3. As \(\cos(70)\approx0.342\), solve for \(c\)

\[\begin{align} c^{2}& =1060-1056\times 0.342\\ &=698.848  \\ c&\approx 26.43\end{align}\]

Derivation of the Sine and Cosine Rules

Consider a triangle ABC.

Triangle ABC. Side opposite A is labelled lowercase a; side opposite B is labelled lowercase b; side opposite C is labelled lowercase c. Line perpendicular to lowercase-a to intersect vertex A is labelled h.

By creating a perpendicular line from the base \(a\) to the tip of the triangle, two right-angle triangles are formed.

It can be shown that:

\(\sin(B)=\dfrac{h}{c}\) and \(\sin(C)=\dfrac{h}{b}\)

\(\therefore c\times \sin(B)=h=b\times \sin(C)\)

Or

\(c\times \sin(B)=b\times \sin(C)\)

\(\frac{b}{\sin(B)}=\frac{c}{\sin(C)}\)

By considering a different perpendicular line drawn from either \(c\) or \(b\) as base it can also be shown that

\(\dfrac{a}{\sin(A)}=\dfrac{b}{\sin(B)}=\dfrac{c}{\sin(C)}\)

Hence the Sine Rule.

Now let’s consider the Cosine Rule.

Triangle ABC. Side opposite A is labelled lowercase a; side opposite B is labelled lowercase b; side opposite C is labelled lowercase c. Line perpendicular to lowercase-a to intersect vertex A is labelled h. The point where this line intersect lowercase a is now labelled D, and forms to triangles - ABD and ACD. Length of BD is labelled x; length of CD is labelled lowercase a-x.

The length \(a\) can be considered as the sum of \(x\) and \(a-x\).

So \(BD\) (the distance from \(B\) to \(D\)) is \(x\) and  \(DC\) is \(a-x\)

As \(BA\) is \(c\)

\[\begin{align} \cos(B)&=\frac{x}{c}\\ x&=c\times \cos(B)\end{align}\]

By Pythagoras’ Theorem in the triangle \(BAD\)
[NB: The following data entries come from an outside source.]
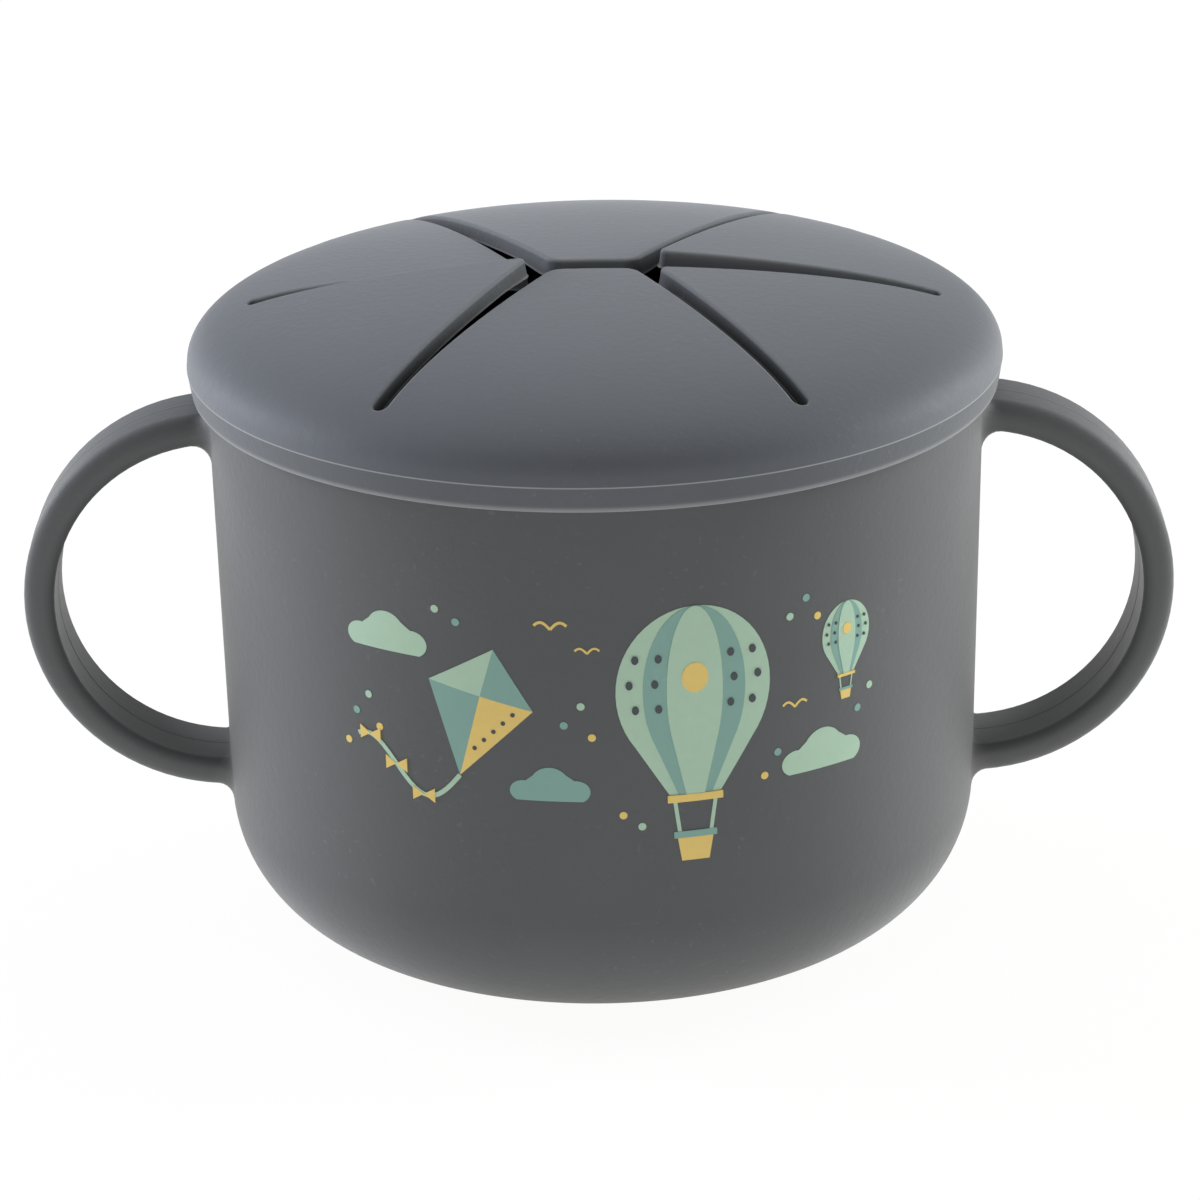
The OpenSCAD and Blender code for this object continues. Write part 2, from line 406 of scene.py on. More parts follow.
def cup_profile():
    """Profile of the cup, from the middle of its floor over the lip to the middle of its foot."""
    in_round = FOOT_ROUND - WALL_TOP - WALL_GAIN
    corner_r = wall_r(FOOT_ROUND) - FOOT_ROUND
    in_z = FLOOR_T + in_round
    in_corner_r = wall_in_r(in_z) - in_round
    inside = [(0, FLOOR_T), (in_corner_r / 2, FLOOR_T)]
    inside += arc(in_corner_r, in_z, in_round, -90, -1, 22)
    inside += [(wall_in_r(z), z) for z in WALL_HEIGHTS]
    lip = arc(wall_in_r(LIP_Z) + LIP_ROUND, LIP_Z - LIP_ROUND, LIP_ROUND, 180, 90, 6)
    lip += arc(CUP_R - LIP_ROUND, LIP_Z - LIP_ROUND, LIP_ROUND, 90, 0, 6)
    outside = [(wall_r(z), z) for z in (BAND_LOW_Z,) + WALL_HEIGHTS[::-1]]
    outside += arc(corner_r, FOOT_ROUND, FOOT_ROUND, -1, -90, 30)
    under = [(FOOT_RECESS_R + RECESS_ROUND, 0)]
    under += arc(FOOT_RECESS_R - RECESS_ROUND, FOOT_RECESS - RECESS_ROUND, RECESS_ROUND, 0, 90, 4)
    return inside + lip + outside + under + [(0, FOOT_RECESS)]


points, faces, pale = revolve(cup_profile(), TURNS)
cup = skin("cup_skin", points, faces, CUP_GREY, pale)
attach(cup, "cup")
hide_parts("cup_bowl")
print("cup skin:", len(faces), "faces")

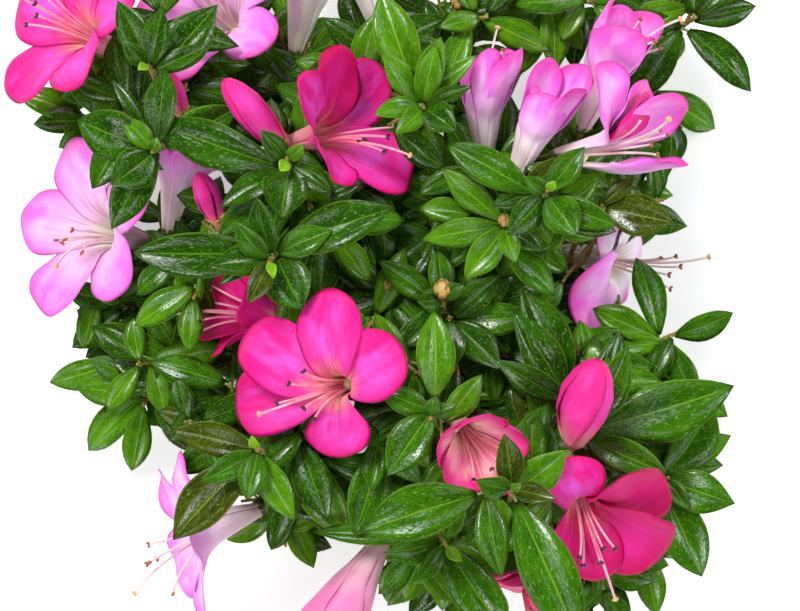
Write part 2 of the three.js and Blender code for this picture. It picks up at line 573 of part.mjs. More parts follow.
// The place on a twig's faceted axis that is this far down from its end
function downFromEnd(curve, below) {
  let left = below;
  let upper = curve.getPoint(1);
  for (let i = twigSteps - 1; i > 0; i -= 1) {
    const lower = curve.getPoint(i / twigSteps);
    const long = upper.distanceTo(lower);
    if (left < long) return upper.lerp(lower, left / long);
    left -= long;
    upper = lower;
  }
  return upper;
}

// The leaves of one whorl, each lifted until it is clear of everything but its twig, or skipped
function growWhorl(mass, twig, seed) {
  const random = seeded(seed);
  const owner = `leaves_${mass}`;
  const list = leavesOf(twig.whorl, random);
  const byReach = [...list].sort((a, b) => a[1] - b[1]);
  const rootsOfAll = [twig.entry, massStems[mass].entry];
  list.forEach((each) => {
    const [bearing, reach, wide] = each;
    const young = (1 - reach / byReach.at(-1)[1]) ** 1.5;
    const grown = twig.whorl.leaves ? listedLift : ruleLift;
    const rest = grown + youngLift * young + liftSpread * (random() - 0.5);
    const roll = degrees(rollSpread * (random() - 0.5));
    const below = highestLeaf + leafSpacing * byReach.indexOf(each);
    const root = downFromEnd(twig.curve, below);
    const make = (lift, extra) => leaf(root, degrees(bearing), lift, roll, reach, wide, extra);
    const clear = (lift) => !blocker(make(lift, margin), (entry) => entry.owner !== owner)
      && !blocker(make(lift, 0), (entry) => entry.owner === owner && !rootsOfAll.includes(entry));
    const touching = -Math.asin(Math.min(root.z / reach, 1));
    const lifts = liftTrials.map((more) => Math.max(degrees(rest + more), touching));
    const lift = (root.z < lowWhorl ? [touching, ...lifts] : lifts)
      .find((trial) => clear(trial) && shortestEdge(make(trial, 0).add(twig.entry.made)) > leastEdge);
    if (lift !== undefined) claim(owner, make(lift, 0));
  });
}

// Listed whorls grow before those by rule
const named = [...Object.keys(blooms), ...Object.keys(whorls)];
[true, false].forEach((listed) => {
  Object.entries(twigsOf).forEach(([mass, twigs]) => {
    twigs.filter((twig) => twig.whorl && Boolean(twig.whorl.leaves) === listed)
      .forEach((twig) => growWhorl(mass, twig, 50 + named.indexOf(twig.whorl.name)));
  });
});
Object.keys(massStems).forEach((mass) => {
  const parts = taken.filter((entry) => entry.owner === `leaves_${mass}`).map((entry) => entry.made);
  addMesh(`leaves_${mass}`, whole(wasm.Manifold.union(parts)), finish.leaf);
});

// The origin is on the surface, under the middle of the branch
const bounds = new THREE.Box3().setFromObject(branch);
const middle = bounds.getCenter(new THREE.Vector3());
branch.position.set(-middle.x, -middle.y, -bounds.min.z);

export default branch;
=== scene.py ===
# A flowering azalea branch, as cut: bark, twigs, leaves, blooms and buds grown on its packed limbs.
# Lengths are in millimetres of the branch's own layout, and become metres when a mesh is made.
import functools
import itertools
import json
import math
import bpy
import numpy as np
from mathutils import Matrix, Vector
from mathutils.bvhtree import BVHTree


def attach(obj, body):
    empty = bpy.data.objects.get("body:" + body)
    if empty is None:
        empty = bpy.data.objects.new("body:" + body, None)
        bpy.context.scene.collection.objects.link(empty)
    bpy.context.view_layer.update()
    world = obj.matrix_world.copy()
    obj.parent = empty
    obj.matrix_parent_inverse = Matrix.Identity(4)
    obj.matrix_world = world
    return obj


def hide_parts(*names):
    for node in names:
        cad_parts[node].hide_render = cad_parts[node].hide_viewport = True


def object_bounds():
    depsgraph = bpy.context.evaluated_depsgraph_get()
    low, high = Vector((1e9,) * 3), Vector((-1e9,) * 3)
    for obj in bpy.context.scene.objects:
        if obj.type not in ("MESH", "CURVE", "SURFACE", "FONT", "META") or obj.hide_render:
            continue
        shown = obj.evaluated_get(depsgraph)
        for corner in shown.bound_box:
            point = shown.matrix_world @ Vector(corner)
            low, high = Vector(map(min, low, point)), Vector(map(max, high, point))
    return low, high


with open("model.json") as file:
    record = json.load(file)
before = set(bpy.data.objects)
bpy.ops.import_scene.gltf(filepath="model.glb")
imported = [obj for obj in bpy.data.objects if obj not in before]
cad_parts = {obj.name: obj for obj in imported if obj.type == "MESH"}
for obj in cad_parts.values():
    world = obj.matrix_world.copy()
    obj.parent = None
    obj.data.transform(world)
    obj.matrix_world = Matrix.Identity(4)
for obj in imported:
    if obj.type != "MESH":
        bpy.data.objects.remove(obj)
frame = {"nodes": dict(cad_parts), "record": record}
cadBox = [list(corner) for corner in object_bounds()]

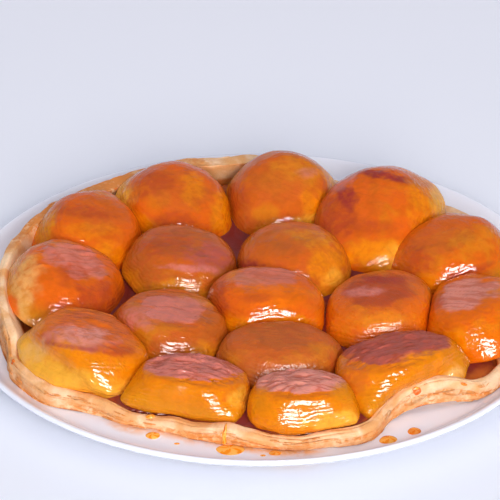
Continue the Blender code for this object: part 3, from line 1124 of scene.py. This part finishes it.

\[\begin{align}x^{2}+h^{2}&=c^{2}\\ (c\times cos(B))^{2}+h^{2}&=c^{2}\end{align}\]

By Pythagoras’ Theorem in the triangle \(CAD\)

\[\begin{align}(a-x)^{2}+h^{2}&=b^{2}\\ a^{2}-2ax+x^{2}+h^{2}&=b^{2}\end{align}\]

As \(x=c\times \cos(B)\)

\[\begin{align}a^{2}-2ac\cos(B)+x^{2}+h^{2}&=b^{2}; x^{2}+h^{2}=c^{2}\\ b^{2}&=a^{2}+c^{2}-2ac\cos(B)\end{align}\]

Hence the Cosine Rule for unknown side \(b\).

This can be applied to the other two sides giving the derivation of the Cosine Rule.